Şüphesiz ki, rızkı bol bol veren, sağlam kuvvet sahibi olan Allah’tır.”

Özet olarak;

  • Yaratılış gayemiz, yüce yaratıcımız Allah’a ibadettir.
  • En büyük engelimiz ise bizi ibadetten alıkoyacak rızık telaşıdır. Bitecek korku ve kaygısı ile yeterinden fazla stokçuluk yaparak dünyevileşmemizdir.

Zariyat suresinin girişindeki birkaç kavram telaşa gerek olmadığını, Allah’ın teminatında olan hususlarda sadece işin gereğini yapıp Allah’a güvenmeyi Allah’ın kudretinden örnekler vererek izah eder. Rızık konusu da böyledir.

ZÂRİYÂT: Varlıkları kırıp dağıtan, yayıp saçan, toz duman eden, savuran, püskürten, alıp götüren kuvvettir. Rüzgârdır. Zürriyetle aynı kökten olan bu kavram, canlıları yaratılışa hazırlayan spermlerin dağıtımından her türlü tohumun dağıtımına; yağmurun karın ve bunların vesile olduğu çiçeklerin-meyvelerin yeryüzüne dağıtılmasına, nesilleri dünyaya getiren doğurgan kadınlara, kısaca nimet dediğimiz rızkın dağılımını yapan meleklere, Cebrail’e, Mikail’e... denir.

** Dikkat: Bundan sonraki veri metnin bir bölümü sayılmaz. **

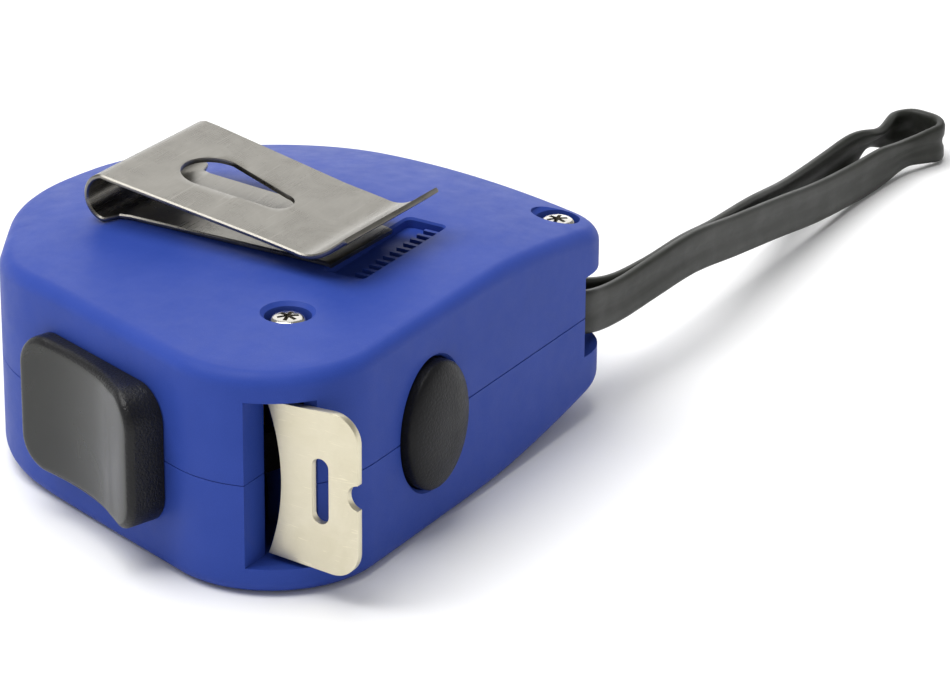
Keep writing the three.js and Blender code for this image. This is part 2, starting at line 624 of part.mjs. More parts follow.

Surenin devam eden ayetlerinde yerden göklere her türlü iş ve işlemi en güzel işlemelerle tezyin eden, her şeye güç ve kudreti yeten yüce Rabbimizin vaadinin hak olduğu özellikle rızık konusu detaylandırılarak vurgulanır.

Kur’an’ı okuyan, anlayan, düşünen, iman ya da inkâr yolunu seçerek kendi hesabına hareket edebilen tek varlık insandır. Allah’ın varlıklara teklif ettiği emaneti de üstlenen insandır. Rabbimiz bizden gıdalarımızı zerrelerden üretmemizi istemiyor. Hava, su; meyveler gibi ya tam mamül olarak veriyor ya da hafif zahmetle hazırlanabilecek şekilde buğday, et ve süt gibi yarı mamül olarak ikram ediyor.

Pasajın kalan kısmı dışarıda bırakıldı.